Therefore, if you use another encryption system (say, some AES), then this may provide the kind of commitment that you are looking for only by being imperfect as an encryption system. This does not look like a good foundation for security: it must be good, but not too good.

Hashing is a much better candidate. Hash the prediction P into H = SHA-256(P), then publish the hash value. Later on, reveal P: everybody can hash the revealed P and see that it matches the previously published hash value H. This is secure as long as the hash function is collision-resistant, i.e. as long as you cannot create two prediction P and P' which hash to the same value (because otherwise you could choose to reveal the one which happened).

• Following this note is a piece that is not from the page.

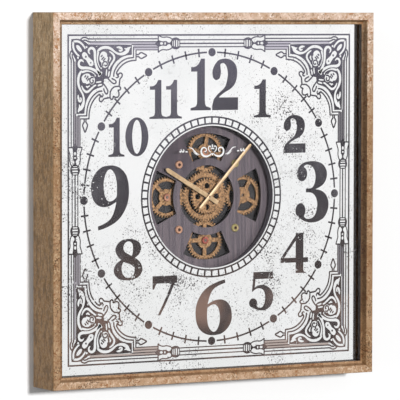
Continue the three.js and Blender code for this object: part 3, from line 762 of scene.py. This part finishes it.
def oval(x, z, half_x, half_z, turn=0.0, steps=6):
    """A disc without a pole: the square of u and v from -1 to 1 is pressed round by
    (u * sqrt(1 - v^2 / 2), v * sqrt(1 - u^2 / 2)), then stretched, turned and moved."""
    s = np.linspace(-1, 1, steps + 1)
    u, v = np.meshgrid(s, s, indexing="ij")
    a = half_x * u * np.sqrt(1 - v**2 / 2)
    b = half_z * v * np.sqrt(1 - u**2 / 2)
    cosine, sine = np.cos(np.radians(turn)), np.sin(np.radians(turn))
    return np.stack([x + a * cosine - b * sine, z + a * sine + b * cosine], axis=-1)


def sector(inner, outer, start, stop, steps):
    """Part of a ring, between two radii and two clock angles in degrees from 12 o'clock."""
    angle = np.radians(np.linspace(start, stop, steps + 1))[:, None]
    radius = np.array([inner, outer])[None, :]
    return np.stack([radius * np.sin(angle), radius * np.cos(angle)], axis=-1)


# %% From grids to one printed piece
# all in millimetres: heights are above the film, and fields lie under silver and lines on top of it
FILM_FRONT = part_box("mirror_film")[0].y / MM
LAYER_STEP = 0.004
LAYERS_IN_TURN = 8
INK_THICKNESS = 0.03
SAME_POINT = 0.001
FIELD_HEIGHT, SILVER_HEIGHT, LINE_HEIGHT = 0.05, 0.12, 0.19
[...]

As a side note, the publication can take several forms. Consider trusted timestamping: this is a public method for commitments. The Time Stamping Authority (TSA) receives a hash value, encapsulates it in a structure which also contains the current date and time (as known by the TSA), and signs the structure. In effect, the TSA, by its signature, says (in a verifiable way): "that hash value H was published at date T or before, because I saw it at date T". In a non-computer world, such a job is done with a Soleau envelope.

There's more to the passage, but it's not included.